▶ [Task goal]: Go through the material below and copy all lines with "lifts".

BEGIN Given data

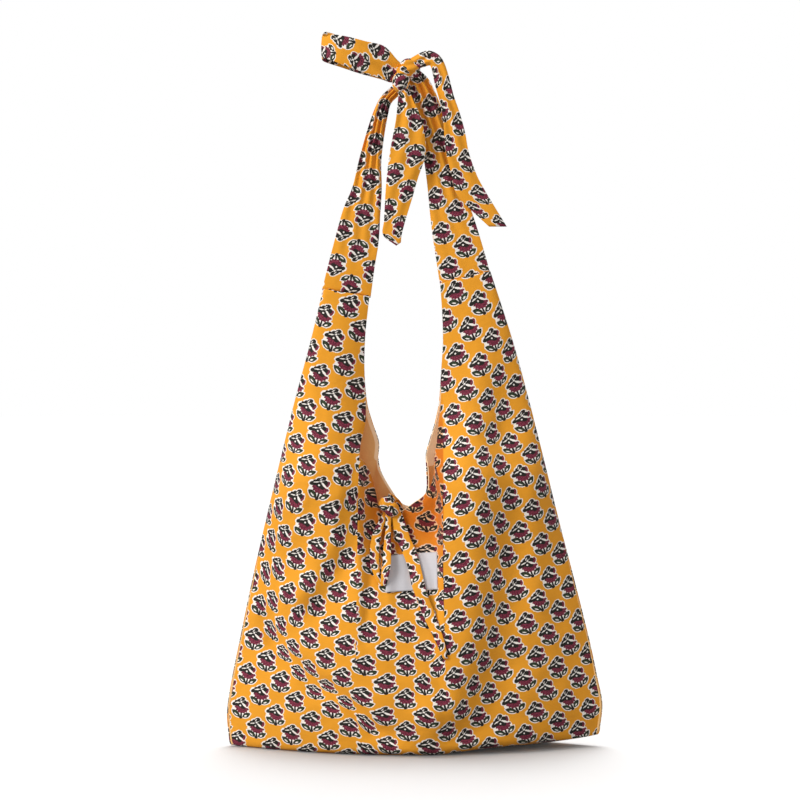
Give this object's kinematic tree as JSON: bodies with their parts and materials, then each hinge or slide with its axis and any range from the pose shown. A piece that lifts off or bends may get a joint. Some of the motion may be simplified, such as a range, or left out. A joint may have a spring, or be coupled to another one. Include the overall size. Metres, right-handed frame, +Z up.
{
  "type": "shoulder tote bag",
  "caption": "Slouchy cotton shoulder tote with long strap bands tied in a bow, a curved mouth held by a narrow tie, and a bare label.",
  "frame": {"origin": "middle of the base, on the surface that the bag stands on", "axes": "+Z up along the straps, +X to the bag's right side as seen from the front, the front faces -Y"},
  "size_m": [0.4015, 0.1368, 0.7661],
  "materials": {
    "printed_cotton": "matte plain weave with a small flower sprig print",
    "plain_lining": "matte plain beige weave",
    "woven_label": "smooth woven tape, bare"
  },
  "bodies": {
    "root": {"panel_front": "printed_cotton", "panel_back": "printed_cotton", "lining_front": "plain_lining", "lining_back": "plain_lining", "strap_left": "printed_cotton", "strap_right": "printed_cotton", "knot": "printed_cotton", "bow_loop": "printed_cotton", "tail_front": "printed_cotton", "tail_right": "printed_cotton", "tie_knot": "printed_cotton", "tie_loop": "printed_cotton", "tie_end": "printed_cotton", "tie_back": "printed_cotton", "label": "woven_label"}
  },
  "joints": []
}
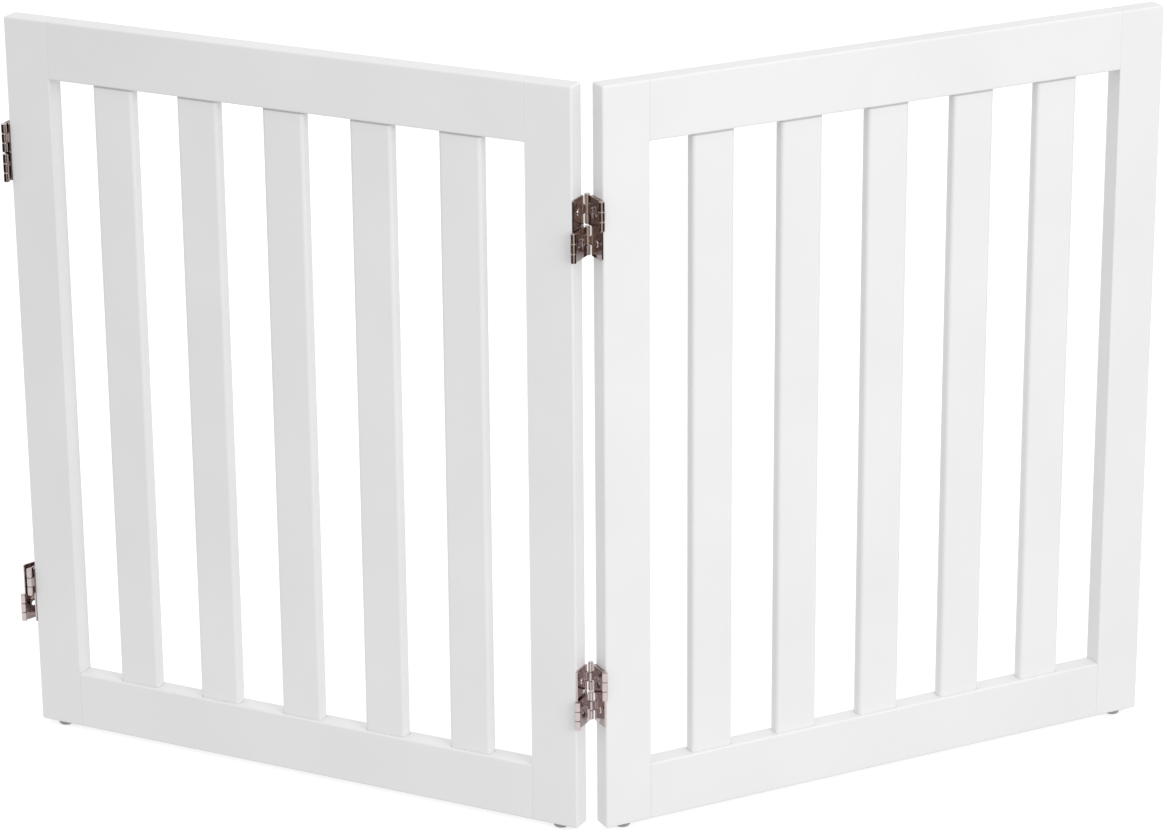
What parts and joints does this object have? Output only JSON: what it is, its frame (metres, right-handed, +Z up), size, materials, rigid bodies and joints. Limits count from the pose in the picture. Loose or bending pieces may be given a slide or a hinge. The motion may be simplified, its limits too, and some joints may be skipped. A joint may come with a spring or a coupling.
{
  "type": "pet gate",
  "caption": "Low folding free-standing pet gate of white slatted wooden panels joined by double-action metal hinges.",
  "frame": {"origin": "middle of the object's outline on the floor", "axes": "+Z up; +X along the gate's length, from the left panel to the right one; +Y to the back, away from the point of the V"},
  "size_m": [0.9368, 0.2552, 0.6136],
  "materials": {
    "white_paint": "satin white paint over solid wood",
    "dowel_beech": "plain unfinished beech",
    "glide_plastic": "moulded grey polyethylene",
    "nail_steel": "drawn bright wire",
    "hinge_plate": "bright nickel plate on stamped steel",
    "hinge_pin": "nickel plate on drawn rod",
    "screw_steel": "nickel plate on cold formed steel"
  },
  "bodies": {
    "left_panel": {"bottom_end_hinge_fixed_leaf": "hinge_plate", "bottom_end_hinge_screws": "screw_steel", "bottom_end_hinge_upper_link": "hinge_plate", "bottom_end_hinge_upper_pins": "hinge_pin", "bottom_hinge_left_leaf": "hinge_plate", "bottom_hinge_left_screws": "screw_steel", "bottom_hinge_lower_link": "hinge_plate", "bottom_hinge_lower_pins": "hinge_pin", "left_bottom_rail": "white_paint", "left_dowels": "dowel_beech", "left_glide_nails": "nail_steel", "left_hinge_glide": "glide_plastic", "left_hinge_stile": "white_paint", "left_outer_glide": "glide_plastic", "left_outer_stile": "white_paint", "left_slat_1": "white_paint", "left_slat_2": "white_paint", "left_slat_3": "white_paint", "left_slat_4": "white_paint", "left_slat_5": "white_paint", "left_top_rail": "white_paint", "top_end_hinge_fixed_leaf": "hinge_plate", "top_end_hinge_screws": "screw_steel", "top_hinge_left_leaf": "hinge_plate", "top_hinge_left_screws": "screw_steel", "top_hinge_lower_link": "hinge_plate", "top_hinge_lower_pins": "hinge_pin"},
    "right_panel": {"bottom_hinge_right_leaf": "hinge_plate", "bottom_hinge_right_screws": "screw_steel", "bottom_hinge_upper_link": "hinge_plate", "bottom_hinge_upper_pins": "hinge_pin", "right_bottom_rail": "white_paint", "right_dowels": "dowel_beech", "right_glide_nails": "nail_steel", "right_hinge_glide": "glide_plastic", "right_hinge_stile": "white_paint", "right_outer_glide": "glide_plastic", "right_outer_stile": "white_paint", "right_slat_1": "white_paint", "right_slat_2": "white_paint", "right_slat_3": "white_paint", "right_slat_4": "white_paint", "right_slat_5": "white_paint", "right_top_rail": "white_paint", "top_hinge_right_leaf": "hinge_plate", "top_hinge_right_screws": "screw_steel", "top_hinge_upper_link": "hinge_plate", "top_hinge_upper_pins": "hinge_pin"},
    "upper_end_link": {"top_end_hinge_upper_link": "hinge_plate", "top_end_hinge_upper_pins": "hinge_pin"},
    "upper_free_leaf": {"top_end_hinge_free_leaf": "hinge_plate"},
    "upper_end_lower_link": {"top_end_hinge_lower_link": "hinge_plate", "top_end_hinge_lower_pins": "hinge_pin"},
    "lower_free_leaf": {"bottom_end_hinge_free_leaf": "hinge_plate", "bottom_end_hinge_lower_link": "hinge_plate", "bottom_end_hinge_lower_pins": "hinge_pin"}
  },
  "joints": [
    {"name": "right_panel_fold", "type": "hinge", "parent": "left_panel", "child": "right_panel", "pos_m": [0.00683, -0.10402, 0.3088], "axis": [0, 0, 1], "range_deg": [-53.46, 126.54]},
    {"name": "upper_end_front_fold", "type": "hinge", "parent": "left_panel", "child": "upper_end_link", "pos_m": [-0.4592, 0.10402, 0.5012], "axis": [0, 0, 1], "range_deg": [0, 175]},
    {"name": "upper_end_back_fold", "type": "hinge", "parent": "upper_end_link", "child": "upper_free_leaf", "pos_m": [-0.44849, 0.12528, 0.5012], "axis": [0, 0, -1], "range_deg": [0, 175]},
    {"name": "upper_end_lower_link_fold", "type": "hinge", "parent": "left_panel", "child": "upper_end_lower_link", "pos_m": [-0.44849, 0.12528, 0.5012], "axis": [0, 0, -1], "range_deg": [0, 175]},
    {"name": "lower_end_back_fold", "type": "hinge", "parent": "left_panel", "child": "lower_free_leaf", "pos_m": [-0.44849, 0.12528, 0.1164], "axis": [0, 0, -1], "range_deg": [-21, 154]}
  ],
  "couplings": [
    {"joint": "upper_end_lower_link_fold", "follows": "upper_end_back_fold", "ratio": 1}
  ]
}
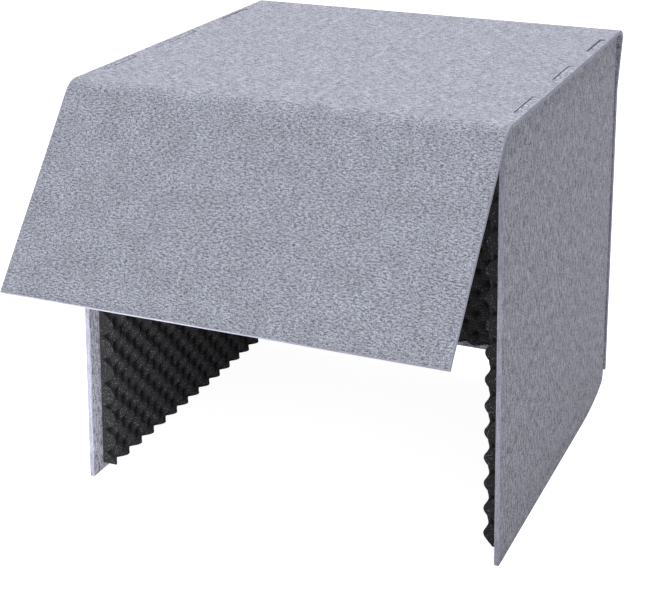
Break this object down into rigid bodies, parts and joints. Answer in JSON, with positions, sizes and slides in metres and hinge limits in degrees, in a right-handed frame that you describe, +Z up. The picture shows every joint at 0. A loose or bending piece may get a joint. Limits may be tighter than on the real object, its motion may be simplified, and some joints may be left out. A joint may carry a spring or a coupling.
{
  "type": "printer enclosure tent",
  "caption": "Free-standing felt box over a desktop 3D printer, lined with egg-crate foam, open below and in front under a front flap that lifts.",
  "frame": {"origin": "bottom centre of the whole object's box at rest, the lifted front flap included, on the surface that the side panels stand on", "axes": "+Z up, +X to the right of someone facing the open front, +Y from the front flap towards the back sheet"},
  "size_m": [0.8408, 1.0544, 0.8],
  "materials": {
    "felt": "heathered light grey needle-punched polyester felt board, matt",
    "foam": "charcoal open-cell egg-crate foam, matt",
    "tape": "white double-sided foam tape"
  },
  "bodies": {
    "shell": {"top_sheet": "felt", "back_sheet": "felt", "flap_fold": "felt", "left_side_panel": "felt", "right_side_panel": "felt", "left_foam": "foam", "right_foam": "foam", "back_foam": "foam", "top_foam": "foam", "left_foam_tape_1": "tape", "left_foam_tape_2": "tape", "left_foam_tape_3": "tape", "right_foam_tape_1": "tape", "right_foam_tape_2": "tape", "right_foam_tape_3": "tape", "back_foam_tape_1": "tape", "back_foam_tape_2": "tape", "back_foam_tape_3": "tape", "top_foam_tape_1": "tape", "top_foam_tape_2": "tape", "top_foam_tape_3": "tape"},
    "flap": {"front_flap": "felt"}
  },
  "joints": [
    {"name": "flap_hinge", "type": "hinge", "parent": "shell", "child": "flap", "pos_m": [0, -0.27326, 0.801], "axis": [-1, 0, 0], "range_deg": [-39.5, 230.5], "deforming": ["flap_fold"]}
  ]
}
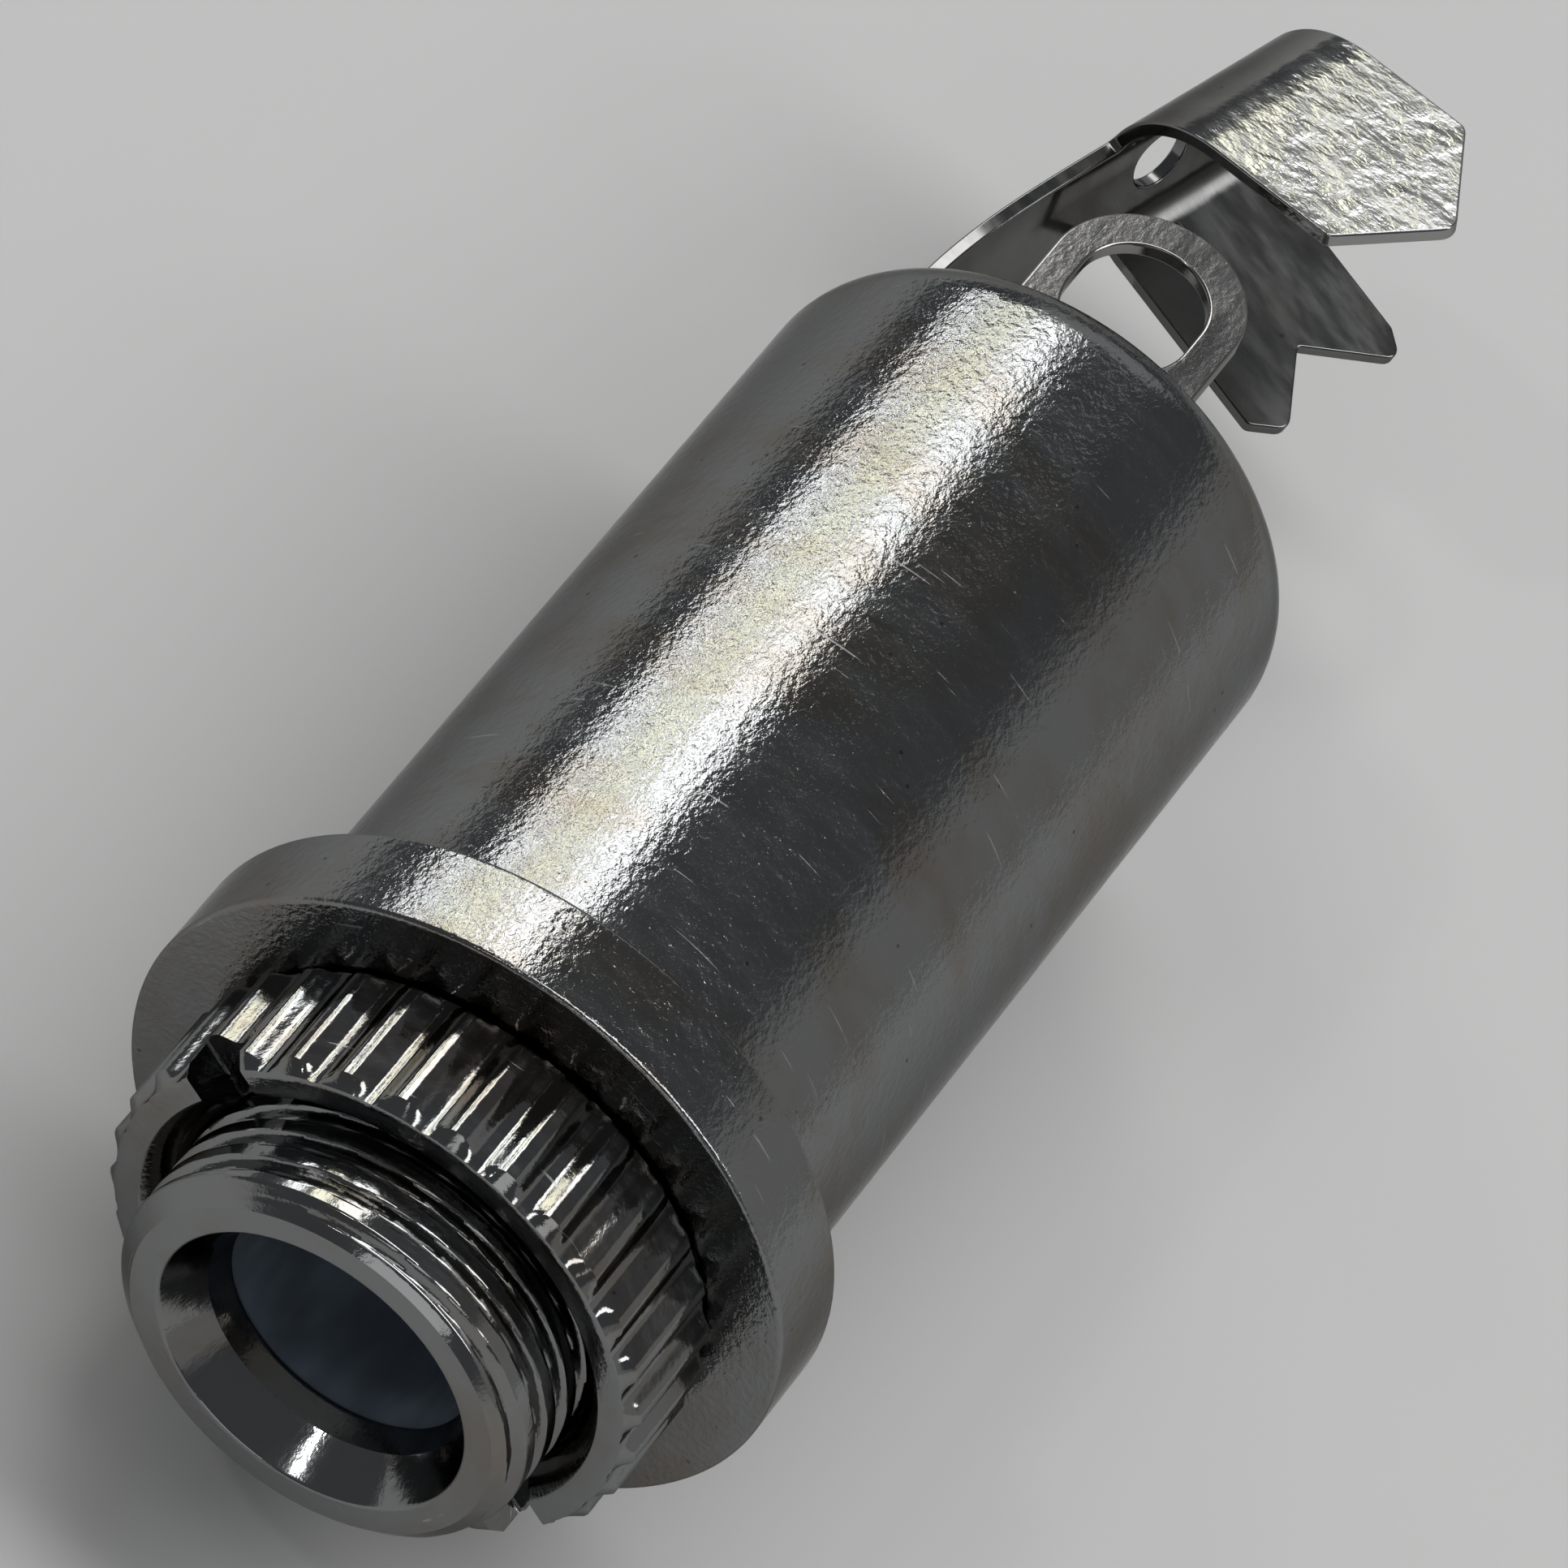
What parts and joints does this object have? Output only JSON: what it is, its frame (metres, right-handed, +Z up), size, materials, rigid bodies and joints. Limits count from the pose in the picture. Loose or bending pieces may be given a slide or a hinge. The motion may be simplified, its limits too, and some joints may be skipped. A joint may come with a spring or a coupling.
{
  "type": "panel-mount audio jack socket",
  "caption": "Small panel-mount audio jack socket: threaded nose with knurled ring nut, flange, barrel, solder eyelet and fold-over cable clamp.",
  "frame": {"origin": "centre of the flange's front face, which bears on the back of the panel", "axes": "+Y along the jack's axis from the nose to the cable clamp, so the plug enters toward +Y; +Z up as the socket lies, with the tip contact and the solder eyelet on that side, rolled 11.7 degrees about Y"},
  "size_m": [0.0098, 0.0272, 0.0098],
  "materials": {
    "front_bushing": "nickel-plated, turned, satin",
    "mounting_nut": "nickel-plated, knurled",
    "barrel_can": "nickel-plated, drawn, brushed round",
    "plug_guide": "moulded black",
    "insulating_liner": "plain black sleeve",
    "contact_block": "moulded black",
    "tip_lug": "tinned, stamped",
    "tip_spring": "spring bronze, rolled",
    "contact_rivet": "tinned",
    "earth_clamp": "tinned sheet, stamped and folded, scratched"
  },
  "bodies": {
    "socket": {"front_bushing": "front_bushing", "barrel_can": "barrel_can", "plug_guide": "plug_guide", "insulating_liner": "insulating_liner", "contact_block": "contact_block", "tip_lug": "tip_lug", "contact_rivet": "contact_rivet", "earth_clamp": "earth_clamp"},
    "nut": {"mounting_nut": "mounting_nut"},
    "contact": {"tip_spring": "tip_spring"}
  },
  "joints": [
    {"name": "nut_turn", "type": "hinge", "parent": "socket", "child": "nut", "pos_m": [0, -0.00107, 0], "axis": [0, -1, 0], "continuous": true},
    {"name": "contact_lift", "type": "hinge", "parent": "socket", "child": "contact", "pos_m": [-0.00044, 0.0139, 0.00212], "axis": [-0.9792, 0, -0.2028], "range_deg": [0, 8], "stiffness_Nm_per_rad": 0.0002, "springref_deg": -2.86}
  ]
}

END Given data

▶ [Written solution]:
Give this object's kinematic tree as JSON: bodies with their parts and materials, then each hinge or slide with its axis and any range from the pose shown. A piece that lifts off or bends may get a joint. Some of the motion may be simplified, such as a range, or left out. A joint may have a spring, or be coupled to another one. Include the overall size. Metres, right-handed frame, +Z up.
  "caption": "Free-standing felt box over a desktop 3D printer, lined with egg-crate foam, open below and in front under a front flap that lifts.",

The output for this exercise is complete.